Infine, ci racconti del tuo lavoro: come e perché hai scelto di diventare personal stylist?
È una storia piuttosto lunga, io nasco come fashion stylist. Nel 2000 ho seguito uno dei primi corsi in Italia per diventare “fashion stylist e redattore moda” grazie a una borsa di studio offerta da Corriere Lavoro. Ho iniziato a collaborare con diverse testate come Fashion, case editrici e i nascenti portali online, da Mtv a Tgcom24 fino a Modaonline, Coin e luxgallery. Poi, sotto la guida di Ines Monti, ho seguito la sposa.
Dopo essermi laureata ho avuto la possibilità di spostarmi a Roma, dove ho condotto due programmi a tema per un canale satellitare RAI. Sono dovuta rientrare a Milano perché in quel periodo mio papà ha avuto alcuni problemi di salute. Per un po’ ho accantonato il mio lavoro da freelance, limitandomi a seguire solo piccoli progetti indipendenti, e ho trovato un impiego stabile prima in Sky e poi in Elsevier.
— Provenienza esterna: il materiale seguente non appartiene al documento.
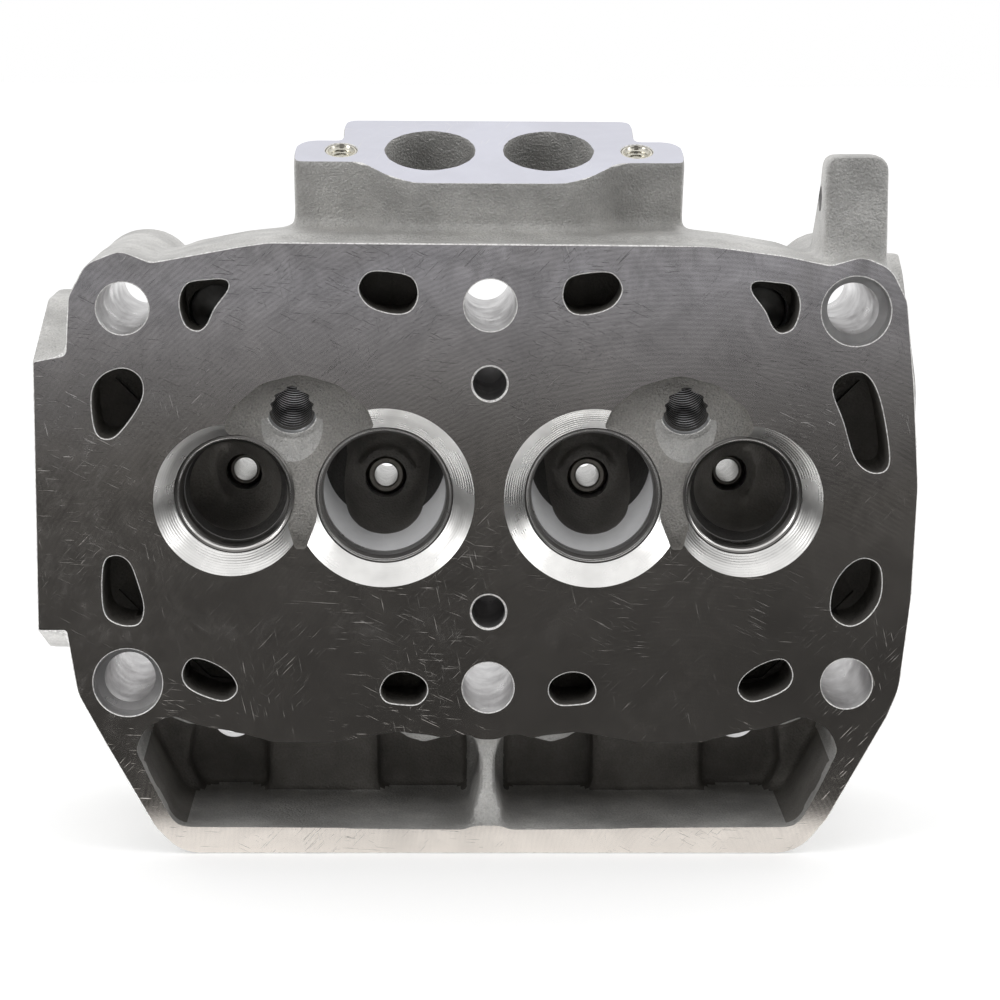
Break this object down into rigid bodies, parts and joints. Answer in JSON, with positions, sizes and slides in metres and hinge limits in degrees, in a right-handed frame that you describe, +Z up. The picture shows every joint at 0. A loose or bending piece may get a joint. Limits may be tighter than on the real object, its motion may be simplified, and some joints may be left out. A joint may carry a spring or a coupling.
{
  "type": "engine cylinder head",
  "caption": "Bare water-cooled pushrod cylinder head: milled sealing face, valve seats and guides, intake and exhaust ports, pushrod window, rocker chamber.",
  "frame": {"origin": "On the milled sealing face, midway between the two cylinders and level with the four valves", "axes": "+X to the right along the crankshaft, +Y into the head away from the cylinders, +Z up"},
  "size_m": [0.2723, 0.104, 0.2262],
  "materials": {
    "casting": "as cast, with milled faces",
    "valve_seat": "ground sintered steel",
    "valve_guide": "reamed bronze",
    "thread_insert": "stainless steel",
    "stud": "bright zinc-plated steel",
    "core_plug": "pressed steel"
  },
  "bodies": {
    "root": {"head_casting": "casting", "intake_valve_seat_left": "valve_seat", "intake_valve_guide_left": "valve_guide", "exhaust_valve_seat_left": "valve_seat", "exhaust_valve_guide_left": "valve_guide", "intake_flange_thread_insert_left": "thread_insert", "exhaust_flange_thread_insert_left_upper": "thread_insert", "exhaust_flange_thread_insert_left_lower": "thread_insert", "rocker_shaft_stud_left_inner": "stud", "rocker_shaft_stud_left_outer": "stud", "core_plug_left": "core_plug", "intake_valve_seat_right": "valve_seat", "intake_valve_guide_right": "valve_guide", "exhaust_valve_seat_right": "valve_seat", "exhaust_valve_guide_right": "valve_guide", "intake_flange_thread_insert_right": "thread_insert", "exhaust_flange_thread_insert_right_upper": "thread_insert", "exhaust_flange_thread_insert_right_lower": "thread_insert", "rocker_shaft_stud_right_inner": "stud", "rocker_shaft_stud_right_outer": "stud", "core_plug_right": "core_plug"}
  },
  "joints": []
}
La decisione di tornare ad occuparmi di moda è nata nel 2012, quando in seguito a una riorganizzazione aziendale Elsevier ha tagliato diverse posizioni lavorative. Per un po’ ho cercato un lavoro simile, ma a 35 anni in Italia sei praticamente considerata “vecchia” per il mercato del lavoro o troppo ”costosa” per i risicati budget aziendali. Naturalmente la decisione non è arrivata subito, mi sono presa un po’ di tempo per capire cosa volessi fare. Un pomeriggio, facendo zapping, sono finita a guardare “The Zoe Project”, un reality sulla vita di Rachel Zoe, una stylist americana che si occupa di celebrity e lì è scattata la molla. Ho cercato informazioni online e trovato un corso al FIT di New York e poi alla UAL di Londra, dove mi sono specializzata in personal styling per individui e artisti emergenti e commercial & e-commerce styling per brand emergenti. Diciamo che il mio percorso è stato un ritorno alle origini, lo prendo un po’ come un segno del destino.